GIVEN MATERIAL.
(begin)

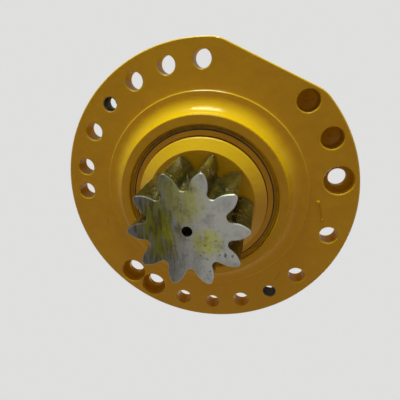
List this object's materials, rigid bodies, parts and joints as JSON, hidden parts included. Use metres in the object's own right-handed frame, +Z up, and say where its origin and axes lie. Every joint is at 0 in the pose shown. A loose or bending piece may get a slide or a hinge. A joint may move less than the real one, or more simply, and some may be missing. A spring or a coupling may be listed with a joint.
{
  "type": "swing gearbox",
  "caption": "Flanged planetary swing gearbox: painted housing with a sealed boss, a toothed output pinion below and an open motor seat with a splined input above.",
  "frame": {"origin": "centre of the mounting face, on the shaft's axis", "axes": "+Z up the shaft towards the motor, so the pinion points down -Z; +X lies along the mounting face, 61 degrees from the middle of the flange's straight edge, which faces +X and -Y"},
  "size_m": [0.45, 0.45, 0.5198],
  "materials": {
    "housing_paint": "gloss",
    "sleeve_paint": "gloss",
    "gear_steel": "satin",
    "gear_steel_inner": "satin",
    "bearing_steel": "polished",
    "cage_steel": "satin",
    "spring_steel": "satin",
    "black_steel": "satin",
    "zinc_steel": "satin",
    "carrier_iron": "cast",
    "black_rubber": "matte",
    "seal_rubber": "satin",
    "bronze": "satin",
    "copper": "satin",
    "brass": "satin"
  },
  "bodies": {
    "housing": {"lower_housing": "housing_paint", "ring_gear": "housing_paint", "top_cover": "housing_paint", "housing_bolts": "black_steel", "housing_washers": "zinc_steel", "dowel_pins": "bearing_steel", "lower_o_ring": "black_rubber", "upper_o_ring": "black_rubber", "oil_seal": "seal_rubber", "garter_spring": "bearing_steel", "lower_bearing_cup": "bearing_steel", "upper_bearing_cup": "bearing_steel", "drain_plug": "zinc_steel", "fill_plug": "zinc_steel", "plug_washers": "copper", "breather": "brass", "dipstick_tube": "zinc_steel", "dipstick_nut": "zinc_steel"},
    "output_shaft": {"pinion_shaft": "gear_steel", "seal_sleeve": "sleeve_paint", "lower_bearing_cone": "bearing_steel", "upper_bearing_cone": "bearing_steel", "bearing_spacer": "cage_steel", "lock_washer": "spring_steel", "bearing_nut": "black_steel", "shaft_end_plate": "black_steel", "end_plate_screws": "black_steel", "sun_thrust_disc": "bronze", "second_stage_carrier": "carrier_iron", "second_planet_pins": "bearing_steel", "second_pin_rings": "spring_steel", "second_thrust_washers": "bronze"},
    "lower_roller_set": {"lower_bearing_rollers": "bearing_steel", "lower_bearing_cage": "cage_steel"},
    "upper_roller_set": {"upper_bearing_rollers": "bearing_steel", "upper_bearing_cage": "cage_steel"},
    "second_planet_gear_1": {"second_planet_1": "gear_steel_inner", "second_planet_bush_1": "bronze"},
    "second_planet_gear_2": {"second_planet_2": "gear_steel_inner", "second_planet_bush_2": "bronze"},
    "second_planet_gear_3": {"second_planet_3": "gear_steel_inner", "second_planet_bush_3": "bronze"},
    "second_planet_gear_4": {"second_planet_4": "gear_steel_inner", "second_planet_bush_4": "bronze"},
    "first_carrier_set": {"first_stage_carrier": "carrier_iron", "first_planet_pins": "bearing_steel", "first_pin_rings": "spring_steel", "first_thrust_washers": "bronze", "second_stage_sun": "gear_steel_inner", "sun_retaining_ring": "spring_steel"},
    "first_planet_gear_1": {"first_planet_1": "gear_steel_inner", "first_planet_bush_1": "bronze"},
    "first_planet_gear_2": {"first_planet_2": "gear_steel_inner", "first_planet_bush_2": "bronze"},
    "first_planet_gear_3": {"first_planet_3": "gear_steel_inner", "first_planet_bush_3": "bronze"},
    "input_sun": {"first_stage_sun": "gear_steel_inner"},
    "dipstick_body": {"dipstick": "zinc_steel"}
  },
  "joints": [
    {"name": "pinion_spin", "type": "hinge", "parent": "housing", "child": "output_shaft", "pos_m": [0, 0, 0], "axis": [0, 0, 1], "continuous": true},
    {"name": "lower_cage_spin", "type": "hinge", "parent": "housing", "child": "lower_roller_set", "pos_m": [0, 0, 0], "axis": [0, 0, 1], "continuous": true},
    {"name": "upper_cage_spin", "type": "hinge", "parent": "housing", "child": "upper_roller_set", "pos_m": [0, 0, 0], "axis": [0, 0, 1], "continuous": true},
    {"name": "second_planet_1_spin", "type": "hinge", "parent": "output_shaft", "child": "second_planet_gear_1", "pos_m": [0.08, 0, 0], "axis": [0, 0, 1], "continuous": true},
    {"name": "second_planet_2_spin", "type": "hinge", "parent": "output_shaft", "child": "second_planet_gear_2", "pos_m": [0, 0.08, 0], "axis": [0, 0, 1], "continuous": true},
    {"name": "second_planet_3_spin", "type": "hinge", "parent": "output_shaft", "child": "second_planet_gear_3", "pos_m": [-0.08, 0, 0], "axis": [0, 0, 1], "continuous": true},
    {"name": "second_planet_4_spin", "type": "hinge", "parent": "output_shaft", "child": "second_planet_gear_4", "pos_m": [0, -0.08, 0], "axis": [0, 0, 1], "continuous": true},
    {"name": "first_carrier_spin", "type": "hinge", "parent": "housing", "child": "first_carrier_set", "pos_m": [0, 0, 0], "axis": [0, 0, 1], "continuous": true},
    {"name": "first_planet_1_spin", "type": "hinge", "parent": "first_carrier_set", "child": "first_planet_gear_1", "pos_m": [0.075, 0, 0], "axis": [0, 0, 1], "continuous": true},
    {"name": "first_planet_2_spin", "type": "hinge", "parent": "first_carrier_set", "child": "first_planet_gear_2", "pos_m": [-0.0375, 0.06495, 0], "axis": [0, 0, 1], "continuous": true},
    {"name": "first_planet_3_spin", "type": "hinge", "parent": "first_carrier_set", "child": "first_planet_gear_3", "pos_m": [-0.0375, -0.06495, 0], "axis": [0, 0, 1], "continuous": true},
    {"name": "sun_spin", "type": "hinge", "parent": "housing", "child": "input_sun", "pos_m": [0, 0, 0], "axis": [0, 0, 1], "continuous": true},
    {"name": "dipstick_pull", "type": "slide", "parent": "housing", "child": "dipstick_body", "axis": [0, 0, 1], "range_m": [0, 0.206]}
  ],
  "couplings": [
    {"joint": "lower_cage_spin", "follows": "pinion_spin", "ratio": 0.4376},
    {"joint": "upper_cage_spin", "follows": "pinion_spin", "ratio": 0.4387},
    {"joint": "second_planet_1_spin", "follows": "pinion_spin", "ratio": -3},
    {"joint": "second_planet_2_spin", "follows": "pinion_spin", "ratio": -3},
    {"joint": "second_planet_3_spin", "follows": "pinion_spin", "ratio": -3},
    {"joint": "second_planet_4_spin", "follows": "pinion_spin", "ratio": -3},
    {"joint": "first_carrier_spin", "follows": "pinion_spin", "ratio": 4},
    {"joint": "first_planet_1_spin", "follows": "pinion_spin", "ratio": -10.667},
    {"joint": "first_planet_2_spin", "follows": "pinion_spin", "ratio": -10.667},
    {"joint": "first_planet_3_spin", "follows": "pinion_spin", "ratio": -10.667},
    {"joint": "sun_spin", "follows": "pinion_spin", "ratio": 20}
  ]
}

(end)

SET EXERCISE. Reproduce the material in full, with no word added or dropped.

THE RESPONSE.
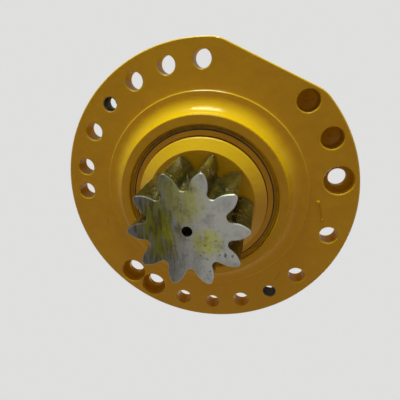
List this object's materials, rigid bodies, parts and joints as JSON, hidden parts included. Use metres in the object's own right-handed frame, +Z up, and say where its origin and axes lie. Every joint is at 0 in the pose shown. A loose or bending piece may get a slide or a hinge. A joint may move less than the real one, or more simply, and some may be missing. A spring or a coupling may be listed with a joint.
{
  "type": "swing gearbox",
  "caption": "Flanged planetary swing gearbox: painted housing with a sealed boss, a toothed output pinion below and an open motor seat with a splined input above.",
  "frame": {"origin": "centre of the mounting face, on the shaft's axis", "axes": "+Z up the shaft towards the motor, so the pinion points down -Z; +X lies along the mounting face, 61 degrees from the middle of the flange's straight edge, which faces +X and -Y"},
  "size_m": [0.45, 0.45, 0.5198],
  "materials": {
    "housing_paint": "gloss",
    "sleeve_paint": "gloss",
    "gear_steel": "satin",
    "gear_steel_inner": "satin",
    "bearing_steel": "polished",
    "cage_steel": "satin",
    "spring_steel": "satin",
    "black_steel": "satin",
    "zinc_steel": "satin",
    "carrier_iron": "cast",
    "black_rubber": "matte",
    "seal_rubber": "satin",
    "bronze": "satin",
    "copper": "satin",
    "brass": "satin"
  },
  "bodies": {
    "housing": {"lower_housing": "housing_paint", "ring_gear": "housing_paint", "top_cover": "housing_paint", "housing_bolts": "black_steel", "housing_washers": "zinc_steel", "dowel_pins": "bearing_steel", "lower_o_ring": "black_rubber", "upper_o_ring": "black_rubber", "oil_seal": "seal_rubber", "garter_spring": "bearing_steel", "lower_bearing_cup": "bearing_steel", "upper_bearing_cup": "bearing_steel", "drain_plug": "zinc_steel", "fill_plug": "zinc_steel", "plug_washers": "copper", "breather": "brass", "dipstick_tube": "zinc_steel", "dipstick_nut": "zinc_steel"},
    "output_shaft": {"pinion_shaft": "gear_steel", "seal_sleeve": "sleeve_paint", "lower_bearing_cone": "bearing_steel", "upper_bearing_cone": "bearing_steel", "bearing_spacer": "cage_steel", "lock_washer": "spring_steel", "bearing_nut": "black_steel", "shaft_end_plate": "black_steel", "end_plate_screws": "black_steel", "sun_thrust_disc": "bronze", "second_stage_carrier": "carrier_iron", "second_planet_pins": "bearing_steel", "second_pin_rings": "spring_steel", "second_thrust_washers": "bronze"},
    "lower_roller_set": {"lower_bearing_rollers": "bearing_steel", "lower_bearing_cage": "cage_steel"},
    "upper_roller_set": {"upper_bearing_rollers": "bearing_steel", "upper_bearing_cage": "cage_steel"},
    "second_planet_gear_1": {"second_planet_1": "gear_steel_inner", "second_planet_bush_1": "bronze"},
    "second_planet_gear_2": {"second_planet_2": "gear_steel_inner", "second_planet_bush_2": "bronze"},
    "second_planet_gear_3": {"second_planet_3": "gear_steel_inner", "second_planet_bush_3": "bronze"},
    "second_planet_gear_4": {"second_planet_4": "gear_steel_inner", "second_planet_bush_4": "bronze"},
    "first_carrier_set": {"first_stage_carrier": "carrier_iron", "first_planet_pins": "bearing_steel", "first_pin_rings": "spring_steel", "first_thrust_washers": "bronze", "second_stage_sun": "gear_steel_inner", "sun_retaining_ring": "spring_steel"},
    "first_planet_gear_1": {"first_planet_1": "gear_steel_inner", "first_planet_bush_1": "bronze"},
    "first_planet_gear_2": {"first_planet_2": "gear_steel_inner", "first_planet_bush_2": "bronze"},
    "first_planet_gear_3": {"first_planet_3": "gear_steel_inner", "first_planet_bush_3": "bronze"},
    "input_sun": {"first_stage_sun": "gear_steel_inner"},
    "dipstick_body": {"dipstick": "zinc_steel"}
  },
  "joints": [
    {"name": "pinion_spin", "type": "hinge", "parent": "housing", "child": "output_shaft", "pos_m": [0, 0, 0], "axis": [0, 0, 1], "continuous": true},
    {"name": "lower_cage_spin", "type": "hinge", "parent": "housing", "child": "lower_roller_set", "pos_m": [0, 0, 0], "axis": [0, 0, 1], "continuous": true},
    {"name": "upper_cage_spin", "type": "hinge", "parent": "housing", "child": "upper_roller_set", "pos_m": [0, 0, 0], "axis": [0, 0, 1], "continuous": true},
    {"name": "second_planet_1_spin", "type": "hinge", "parent": "output_shaft", "child": "second_planet_gear_1", "pos_m": [0.08, 0, 0], "axis": [0, 0, 1], "continuous": true},
    {"name": "second_planet_2_spin", "type": "hinge", "parent": "output_shaft", "child": "second_planet_gear_2", "pos_m": [0, 0.08, 0], "axis": [0, 0, 1], "continuous": true},
    {"name": "second_planet_3_spin", "type": "hinge", "parent": "output_shaft", "child": "second_planet_gear_3", "pos_m": [-0.08, 0, 0], "axis": [0, 0, 1], "continuous": true},
    {"name": "second_planet_4_spin", "type": "hinge", "parent": "output_shaft", "child": "second_planet_gear_4", "pos_m": [0, -0.08, 0], "axis": [0, 0, 1], "continuous": true},
    {"name": "first_carrier_spin", "type": "hinge", "parent": "housing", "child": "first_carrier_set", "pos_m": [0, 0, 0], "axis": [0, 0, 1], "continuous": true},
    {"name": "first_planet_1_spin", "type": "hinge", "parent": "first_carrier_set", "child": "first_planet_gear_1", "pos_m": [0.075, 0, 0], "axis": [0, 0, 1], "continuous": true},
    {"name": "first_planet_2_spin", "type": "hinge", "parent": "first_carrier_set", "child": "first_planet_gear_2", "pos_m": [-0.0375, 0.06495, 0], "axis": [0, 0, 1], "continuous": true},
    {"name": "first_planet_3_spin", "type": "hinge", "parent": "first_carrier_set", "child": "first_planet_gear_3", "pos_m": [-0.0375, -0.06495, 0], "axis": [0, 0, 1], "continuous": true},
    {"name": "sun_spin", "type": "hinge", "parent": "housing", "child": "input_sun", "pos_m": [0, 0, 0], "axis": [0, 0, 1], "continuous": true},
    {"name": "dipstick_pull", "type": "slide", "parent": "housing", "child": "dipstick_body", "axis": [0, 0, 1], "range_m": [0, 0.206]}
  ],
  "couplings": [
    {"joint": "lower_cage_spin", "follows": "pinion_spin", "ratio": 0.4376},
    {"joint": "upper_cage_spin", "follows": "pinion_spin", "ratio": 0.4387},
    {"joint": "second_planet_1_spin", "follows": "pinion_spin", "ratio": -3},
    {"joint": "second_planet_2_spin", "follows": "pinion_spin", "ratio": -3},
    {"joint": "second_planet_3_spin", "follows": "pinion_spin", "ratio": -3},
    {"joint": "second_planet_4_spin", "follows": "pinion_spin", "ratio": -3},
    {"joint": "first_carrier_spin", "follows": "pinion_spin", "ratio": 4},
    {"joint": "first_planet_1_spin", "follows": "pinion_spin", "ratio": -10.667},
    {"joint": "first_planet_2_spin", "follows": "pinion_spin", "ratio": -10.667},
    {"joint": "first_planet_3_spin", "follows": "pinion_spin", "ratio": -10.667},
    {"joint": "sun_spin", "follows": "pinion_spin", "ratio": 20}
  ]
}